Expense Balancing and Memorandum Accounts Expense balancing accounts and memorandum accounts (offsettable expenses) represent recoverable costs incurred but not billed to customers. The amounts included in these accounts relate to rate changes charged to the Company for purchased water, purchased power, and pump taxes that are different from amounts incorporated into the rates approved by the CPUC. The Company does not record expense balancing or memorandum accounts in its financial statements as revenue, nor as a receivable, until the CPUC and other regulators have authorized recovery of the higher costs and customers have been billed. Therefore, a timing difference may occur between when costs and associated revenues are recognized. The balancing and memorandum accounts are only used to track the specific costs outside of the financial statements. The cost changes, which are beyond the Company’s control, are referred to as “offsettable expenses” because under certain circumstances, they are recoverable from customers in future offset rate increases. During 2004 and 2005, the CPUC gave approval to charge customers for a portion of the offsettable expenses. Additionally, the Company may file with the CPUC for its offsettable expenses incurred in 2005. The amounts requested may not be ultimately collected through rates, as amounts may be disallowed
during the review process or subject to a non-weather-adjusted earnings test. While the adjustments would not impact previously recorded amounts, the adjustments may change future earnings and cash flows. At this time, the Company cannot predict the actual recovery (refund) associated with 2005 offsettable expenses to be requested in 2006. (See “Rates and Regulation.”)

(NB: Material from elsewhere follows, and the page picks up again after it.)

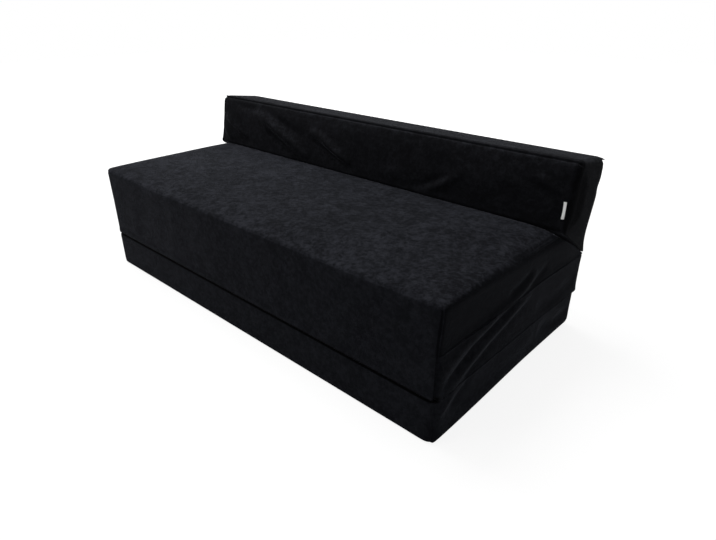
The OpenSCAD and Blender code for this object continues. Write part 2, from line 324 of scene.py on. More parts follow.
def fold(co, normals, face, path, height, width, blunt=False):
    """Raises a fold along a path on one face of a pad, or presses a crease where the height is negative.
    face is the face's outward direction and its two axes. The fold fades out at both its ends."""
    direction, a, b = face
    line = np.array(path, float)
    at = co[:, [a, b]]
    best = np.full(len(co), 1e9)
    along = np.zeros(len(co))
    steps = np.linalg.norm(np.diff(line, axis=0), axis=1)
    total, done = steps.sum(), 0.0
    for p, q, step in zip(line[:-1], line[1:], steps):
        t = np.clip(((at - p) @ (q - p)) / step ** 2, 0, 1)
        d = np.linalg.norm(at - p - t[:, None] * (q - p), axis=1)
        closer = d < best
        best = np.where(closer, d, best)
        along = np.where(closer, (done + t * step) / total, along)
        done += step
    ends = 1 - (2 * along - 1) ** 4 if blunt else hump(along) ** 0.6
    push = height * np.exp(-(best / width) ** 2) * ends * face_share(normals, direction)
    return co + push[:, None] * np.array(direction)


def wander(at, seed, size):
    """A smooth, even wandering value from about -1 to 1 at each place, the same on every run."""
    offset = Vector((17.3 * seed, 5.1 * seed, 29.7 * seed))
    return np.array([noise.noise(Vector(p) / size + offset) for p in at])


def extrude_up(height):
    bpy.ops.mesh.extrude_region_move(TRANSFORM_OT_translate={"value": (0, 0, height)})


def add_panel(piece, side, from_z, to_z):
    """Pulls the pad's hinge edge out as a thin panel that covers the side of the next pad."""
    edge = FRONT_Y + PANEL_THICKNESS if side < 0 else REAR_Y - PANEL_THICKNESS
    up = 1 if to_z > from_z else -1
    hem = 0.0006 * up

    def end_faces(way_out):
        pick(piece, "FACE", lambda middle, normal: normal.z * up > 0.7 and way_out(middle.z)
             and (middle.y - edge) * side > 0.0003)

    open_mesh(piece)
    end_faces(lambda z: abs(z - from_z) < 0.012)
    extrude_up(to_z - hem - from_z)
    pick(piece, "EDGE", lambda middle, way: abs(way.z) > 0.99 and (middle.z - from_z) * up > 0.01)
    bpy.ops.mesh.subdivide(number_cuts=13)
    end_faces(lambda z: (z - to_z) * up > -0.012)
    extrude_up(hem)
    close_mesh()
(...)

Washington Water, New Mexico Water, and Hawaii Water did not have material amounts in expense balancing or memorandum accounts.

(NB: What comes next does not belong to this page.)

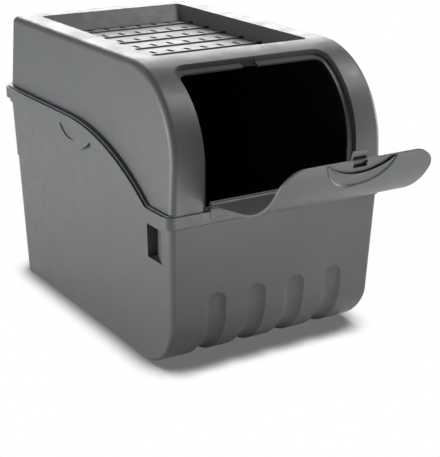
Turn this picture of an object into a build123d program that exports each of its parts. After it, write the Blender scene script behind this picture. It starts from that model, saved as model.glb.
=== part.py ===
from build123d import *
import math
import os

# Potato storage bin: an open tub, a hood that sits on its rim, a hinge rail across the foot of the
# hood's opening, and a curved flap that turns on the rail.
# Millimetres. X is the width, the front faces -Y, Z is up from the face the tub stands on.
# The flap is drawn open, as the bin stands ready for use.

# ---------------------------------------------------------------- tub, driving dimensions
TUB_HALF_WIDTH = 101.8        # half width at the base
TUB_FRONT = 156.5             # front wall's distance from the origin, run down to the base
TUB_REAR = 155.5              # rear wall's distance from the origin at the base
TUB_SIDE_DRAFT = 0.028        # widening per mm of height, each side
TUB_FRONT_DRAFT = 0.058
TUB_REAR_DRAFT = 0.044
TUB_WALL = 2.6
TUB_FRONT_ROUND = 54.0        # the large round between front wall and base
TUB_FRONT_CORNER = 7.0        # plan corners
TUB_REAR_CORNER = 18.0
TUB_BASE_EDGE = 3.0           # small round along the base
CORNER_LEAD = 0.4             # how far the plan corner stands ahead of the front wall's plane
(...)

Income Taxes Significant judgment is required in determining the provision for income taxes. The process involves estimating current tax exposure and assessing temporary differences resulting from treatment of certain items, such as depreciation, for tax and financial statement reporting. These differences result in deferred tax assets and liabilities, which are reported in the consolidated balance sheet. Management must also assess the likelihood that deferred tax assets will be recovered in future taxable income. To the extent recovery is unlikely, a valuation allowance would be required. If a valuation allowance was required, it could significantly increase income tax expense. In management’s view, a valuation allowance was not required at December 31, 2005. Detailed schedules relating to income taxes are provided in Note 11 of the Notes to Consolidated Financial Statements.

Employee Benefit Plans The Company incurs costs associated with its pension and postretirement health care benefit plans. To measure the expense of these benefits, management must estimate compensation increases, mortality rates, future health cost increases, and discount rates used to value related liabilities and to determine appropriate funding. Management works with independent actuaries to measure these benefits. Different estimates and/or actual amounts could result in significant variances in the costs and liabilities recognized for these benefit plans. The estimates used are based on historical experience, current facts, future expectations, and recommendations from independent advisors and actuaries.

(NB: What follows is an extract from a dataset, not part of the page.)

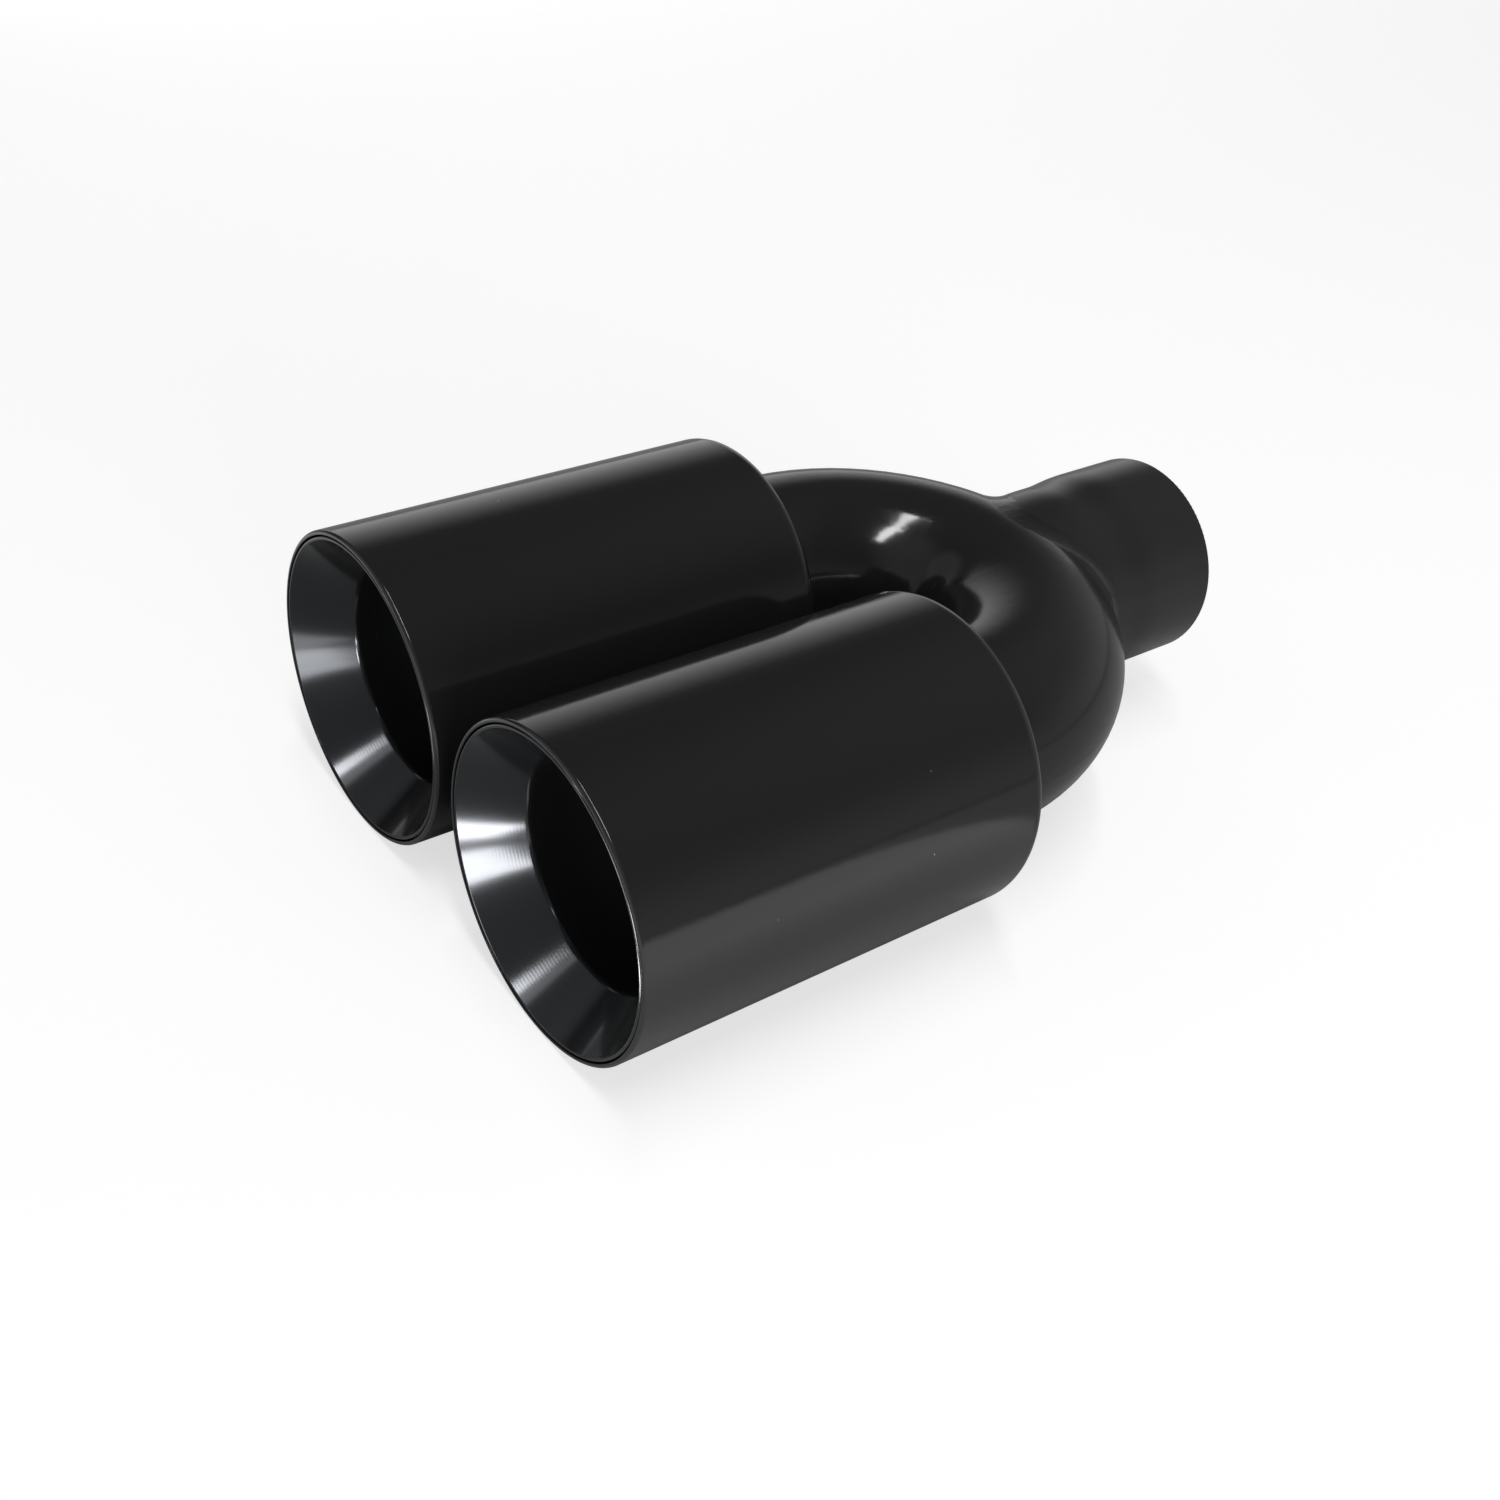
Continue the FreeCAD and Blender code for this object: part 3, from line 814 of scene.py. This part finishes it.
def light_room():
    world = bpy.data.worlds.new("dim studio")
    bpy.context.scene.world = world
    world.use_nodes = True
    tree = world.node_tree
    background = tree.nodes["Background"]
    place = add(tree, "ShaderNodeTexCoord").outputs["Generated"]
    split = add(tree, "ShaderNodeSeparateXYZ", {0: place})
    strength = ramp(tree, split.outputs["Z"], 0.0, ROOM_RISE, ROOM_LOW, ROOM_HIGH, smooth=True)
    for middle, rim, core, amount in ROOM_PATCHES:
        near = add(tree, "ShaderNodeVectorMath", {0: place, 1: middle}, operation="DOT_PRODUCT")
        patch = ramp(tree, near.outputs["Value"], rim, core, high=amount, smooth=True)
        strength = maths(tree, "ADD", strength, patch)
    join(tree, strength, background.inputs["Strength"])
    background.inputs["Color"].default_value = (1, 1, 1, 1)
    print("room:", world.name)


light_room()

# %% [markdown]
# ## The camera
#
# The camera's place, turn and lens were solved from the outlines of the round ends and of the
# bend, so the render overlays the photograph. The image is square, 1500 by 1500.

# %% Set the camera
AZIMUTH = 49.05
ELEVATION = 36.68
ROLL = 7.52
CAMERA_PLACE = (0.32443, -0.43621, 0.29489)
FOCAL_PIXELS = 1827.62
IMAGE_PIXELS = 1500
SENSOR_WIDTH = 36
NEAREST = 0.01


def make_camera():
    azimuth, roll = math.radians(AZIMUTH), math.radians(ROLL)
    back = way(AZIMUTH, ELEVATION)
    level = Vector((math.cos(azimuth), math.sin(azimuth), 0))
    rise = back.cross(level)
    right = math.cos(roll) * level + math.sin(roll) * rise
    up = -math.sin(roll) * level + math.cos(roll) * rise
    lens = bpy.data.cameras.new("camera")
    lens.sensor_width = SENSOR_WIDTH
    lens.lens = FOCAL_PIXELS / IMAGE_PIXELS * SENSOR_WIDTH
    lens.clip_start = NEAREST
    camera = bpy.data.objects.new("camera", lens)
    bpy.context.scene.collection.objects.link(camera)
    turn = Matrix((right, up, back)).transposed().to_4x4()
    turn.translation = Vector(CAMERA_PLACE)
    camera.matrix_world = turn
    bpy.context.scene.camera = camera
    print("camera %.1f mm at azimuth %.1f, elevation %.1f" % (lens.lens, AZIMUTH, ELEVATION))


make_camera()
bpy.context.scene.view_settings.view_transform = "Standard"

The Company uses an investment advisor to provide expert advice for managing investments in these plans. To diversify investment risk, the plan’s goal is to invest 40%-60% of the assets in domestic equity mutual funds, 5%-15% in foreign equity mutual funds, and 35%-45% in bond funds. At December 31, 2005, 51.9% of the assets were invested in domestic equity mutual funds, 11.7% in foreign equity mutual funds, and 36.4% in bond funds. Based on the market values of the investment funds for the year ended December 31, 2005, the total return on the pension plan assets was 6.0%. For 2004 and 2003, returns were 13% and 19%, respectively. Future returns on investments could vary significantly from estimates and could impact earnings and cash flows.
Management expects any changes to these costs to be recovered in future rate filings, mitigating the financial impact.